5. Automated Verification: After hardware changes occur, GPUd runs automated verification processes to ensure system integrity.

6. Comprehensive Monitoring: GPUd actively monitors GPUs and effectively manages AI/ML workloads to ensure GPU efficiency and reliability.

7. Data Collection for Analysis: GPUd records raw metric data in a separate system for offline analysis, enabling weekly or monthly reports and more intricate calculations that are too complex to compute in real-time.

By addressing these challenges, GPUd simplifies GPU management, reduces human error, and improves overall system reliability and efficiency.

Use cases

• Lepton AI: Collect GPU metrics and run automated verification and alerts.

Features

• Metrics: supports time series metrics data in the custom format, in addition to the Prometheus format.
• NVIDIA GPU errors: scans dmesg, NVML, and nvidia-smi for identifying the real-time and historical GPU errors.
• NVIDIA GPU ECC errors: queries nvidia-smi and NVML APIs.
• NVIDIA GPU clock: scans nvidia-smi and NVML for hardware slowdown.
• NVIDIA GPU utilization: GPU memory, GPU utilization, GPU streaming multiprocessors (SM) occupancy, etc..
• NVIDIA GPU temperature: scans nvidia-smi and NVML for critical temperature thresholds and data.
• NVIDIA GPU power: scans nvidia-smi and NVML for current power draw and limits.
• NVIDIA GPU processes: uses NVML to list running processes.
• NVIDIA NVLink & NVSwitch: scans dmesg for any issues, NVML for status and errors.
• NVIDIA fabric manager: checks nvidia-fabricmanager unit status.
• NVIDIA InfiniBand: checks ibstat.
• NVIDIA direct RDMA (Remote Direct Memory Access): check lsmod, peermem.
• CPU, OS, memory, disk, file descriptor usage monitoring.
• Regex-based dmesg streaming and scanning.
• Workloads monitoring: supports containerd, docker, kubelet.

System comparisons

Many open source projects and studies informed and inspired this project:

• prometheus/node_exporter is a Prometheus metrics exporter for machine level metrics.
• NVIDIA/dcgm-exporter is a Prometheus metrics exporter for NVIDIA GPU machines, integrates with NVIDIA DCGM.

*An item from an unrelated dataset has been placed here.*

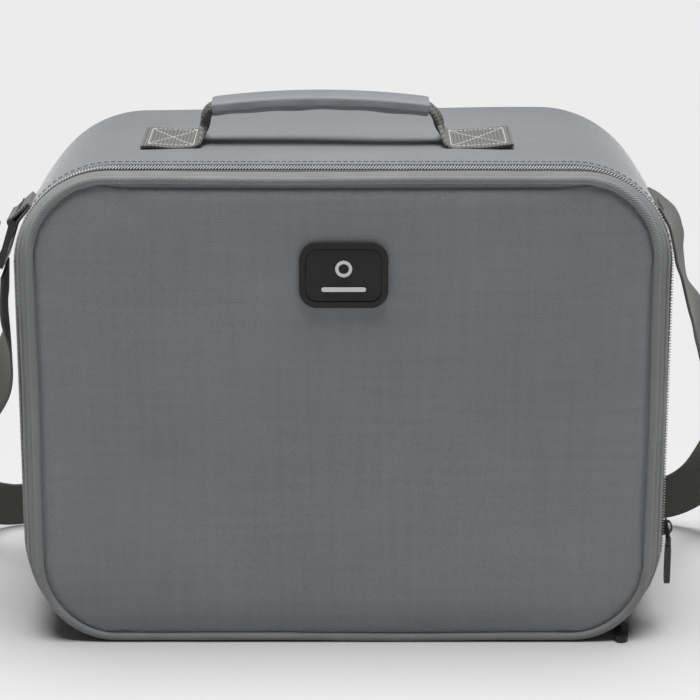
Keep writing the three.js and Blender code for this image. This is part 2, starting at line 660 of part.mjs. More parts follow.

GPUd complements both node_exporter and dcgm-exporter focusing on the easy user experience and end-to-end solutions: GPUd is a single binary, whereas dcgm-exporter requires >500 MB of container images (as of August 2024). While GPUd provides all the critical metrics and health checks using NVML, DCGM supports much more comprehensive set of metrics.